<<<<

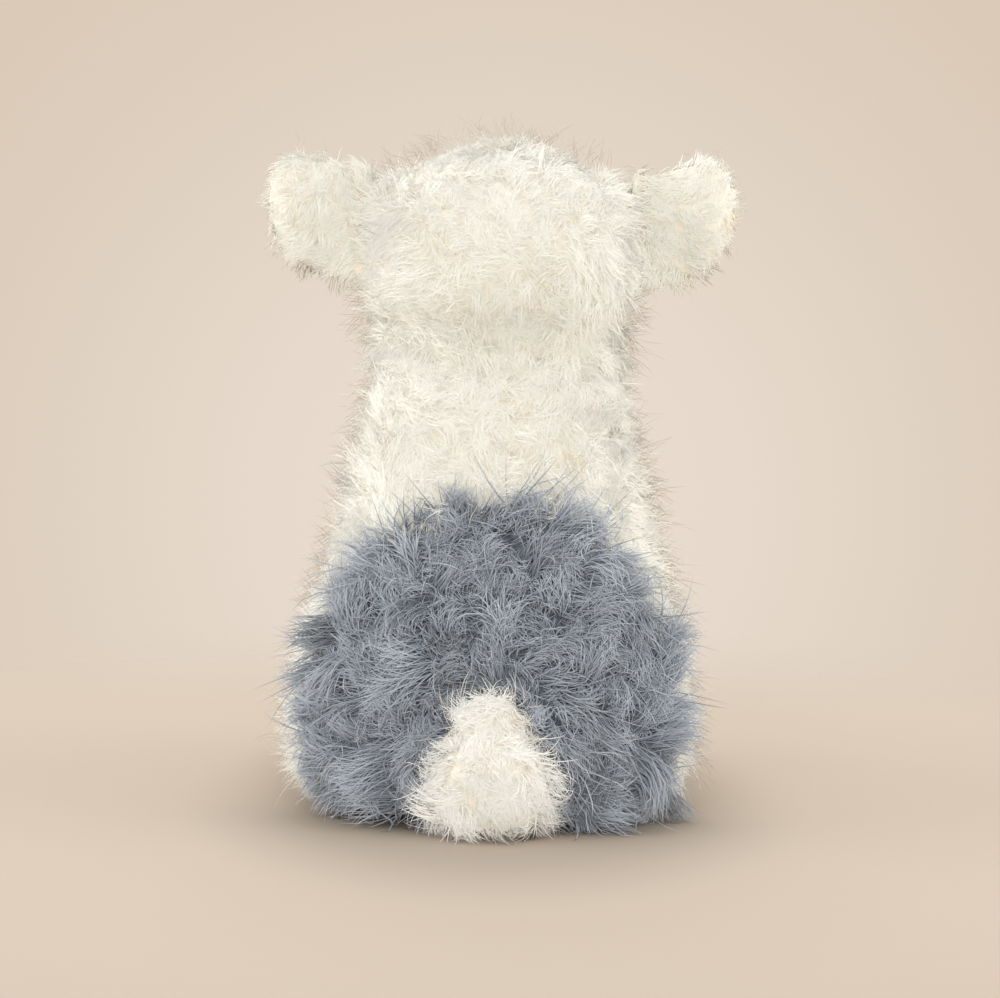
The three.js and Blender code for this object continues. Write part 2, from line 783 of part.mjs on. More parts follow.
for (const [word, side] of [['left', sides[0]], ['right', sides[1]]]) {
  addPiece(headGroup, `${word}_eye`, eyeForm(side, 0), glossBlack);
  addPiece(headGroup, `${word}_eye_washer`, washerForm(side), washerWhite);

  const earGroup = bodyGroup(headGroup, earRoot(side));
  addPiece(earGroup, `${word}_ear_back`, earForm(side).intersect(earHalf(side, true)), creamPile);
  addPiece(earGroup, `${word}_ear_lining`, earForm(side).intersect(earHalf(side, false)), shortPile);

  const frontGroup = bodyGroup(torsoGroup, shoulderOf(side));
  const front = frontLeg(side);
  addPiece(frontGroup, `${word}_front_leg_coat`, front.coat, creamPile);
  addPiece(frontGroup, `${word}_front_leg_filling`, front.filling, fibreFilling);

  const hindGroup = bodyGroup(torsoGroup, hipOf(side));
  const hind = hindLeg(side);
  addPiece(hindGroup, `${word}_hind_leg_coat`, hind.coat, creamPile);
  addPiece(hindGroup, `${word}_hind_leg_filling`, hind.filling, fibreFilling);
  addPiece(hindGroup, `${word}_sole`, hind.sole, shortPile);
}

const tailGroup = bodyGroup(torsoGroup, tailRoot);
const tail = tailTuft();
addPiece(tailGroup, 'tail_coat', tail.coat, whitePile);
addPiece(tailGroup, 'tail_filling', tail.filling, fibreFilling);

export default dog;
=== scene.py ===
"""A sitting plush sheepdog in long pile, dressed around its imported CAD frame.

The cream body, head, ears, legs and the white tail are stuffed covers, grown
over with separate tapered locks of pile, and the rump carries longer grey pile.
Lengths are in metres in the frame of the CAD model, with the face towards -Y.
"""

import json
import logging
import math
from dataclasses import dataclass, field, replace
from enum import Enum
from functools import cache
from typing import Callable, Sequence

import bpy
import numpy as np
from mathutils import Matrix, Vector
from mathutils.bvhtree import BVHTree
from mathutils.geometry import convex_hull_2d
from mathutils.kdtree import KDTree


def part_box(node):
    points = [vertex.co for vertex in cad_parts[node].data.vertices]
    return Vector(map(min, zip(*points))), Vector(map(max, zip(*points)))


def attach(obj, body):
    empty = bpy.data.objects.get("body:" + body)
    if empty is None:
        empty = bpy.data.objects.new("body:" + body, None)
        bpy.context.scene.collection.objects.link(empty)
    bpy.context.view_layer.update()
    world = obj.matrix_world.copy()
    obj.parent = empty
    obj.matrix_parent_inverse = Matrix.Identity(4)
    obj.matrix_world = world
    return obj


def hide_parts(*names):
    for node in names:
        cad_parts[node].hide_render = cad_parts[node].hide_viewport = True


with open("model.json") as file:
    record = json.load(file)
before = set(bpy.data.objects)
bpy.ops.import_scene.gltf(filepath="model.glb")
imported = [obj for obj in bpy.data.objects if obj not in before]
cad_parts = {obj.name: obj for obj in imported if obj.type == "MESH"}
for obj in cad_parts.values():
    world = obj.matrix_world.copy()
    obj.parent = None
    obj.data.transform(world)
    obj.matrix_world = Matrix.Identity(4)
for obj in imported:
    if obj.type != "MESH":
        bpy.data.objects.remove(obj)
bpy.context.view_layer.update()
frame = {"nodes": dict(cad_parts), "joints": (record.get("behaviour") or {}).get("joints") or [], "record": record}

LOG = logging.getLogger("sheepdog")
BAKE_MAP = "OFBake"
FLOOR_CLEARANCE = 0.0006
TOUCH = 1e-6
PIECE_TRIANGLES = 190_000
WAVE_TURN = 20.0  # the radians that a wave texture of scale 1 runs through in a metre

Colour = tuple[int, int, int]
Point = tuple[float, float, float]
Span = tuple[float, float]
FAR = math.inf
ANY: Span = (-FAR, FAR)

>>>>

Reproduce the lines exactly, from the line that contains "const frontGroup = bodyGroup(torsoGroup, shoulderOf(side));" through the line that contains "bpy.context.scene.collection.objects.link(empty)", and nothing more.

  const frontGroup = bodyGroup(torsoGroup, shoulderOf(side));
  const front = frontLeg(side);
  addPiece(frontGroup, `${word}_front_leg_coat`, front.coat, creamPile);
  addPiece(frontGroup, `${word}_front_leg_filling`, front.filling, fibreFilling);

  const hindGroup = bodyGroup(torsoGroup, hipOf(side));
  const hind = hindLeg(side);
  addPiece(hindGroup, `${word}_hind_leg_coat`, hind.coat, creamPile);
  addPiece(hindGroup, `${word}_hind_leg_filling`, hind.filling, fibreFilling);
  addPiece(hindGroup, `${word}_sole`, hind.sole, shortPile);
}

const tailGroup = bodyGroup(torsoGroup, tailRoot);
const tail = tailTuft();
addPiece(tailGroup, 'tail_coat', tail.coat, whitePile);
addPiece(tailGroup, 'tail_filling', tail.filling, fibreFilling);

export default dog;
=== scene.py ===
"""A sitting plush sheepdog in long pile, dressed around its imported CAD frame.

The cream body, head, ears, legs and the white tail are stuffed covers, grown
over with separate tapered locks of pile, and the rump carries longer grey pile.
Lengths are in metres in the frame of the CAD model, with the face towards -Y.
"""

import json
import logging
import math
from dataclasses import dataclass, field, replace
from enum import Enum
from functools import cache
from typing import Callable, Sequence

import bpy
import numpy as np
from mathutils import Matrix, Vector
from mathutils.bvhtree import BVHTree
from mathutils.geometry import convex_hull_2d
from mathutils.kdtree import KDTree


def part_box(node):
    points = [vertex.co for vertex in cad_parts[node].data.vertices]
    return Vector(map(min, zip(*points))), Vector(map(max, zip(*points)))


def attach(obj, body):
    empty = bpy.data.objects.get("body:" + body)
    if empty is None:
        empty = bpy.data.objects.new("body:" + body, None)
        bpy.context.scene.collection.objects.link(empty)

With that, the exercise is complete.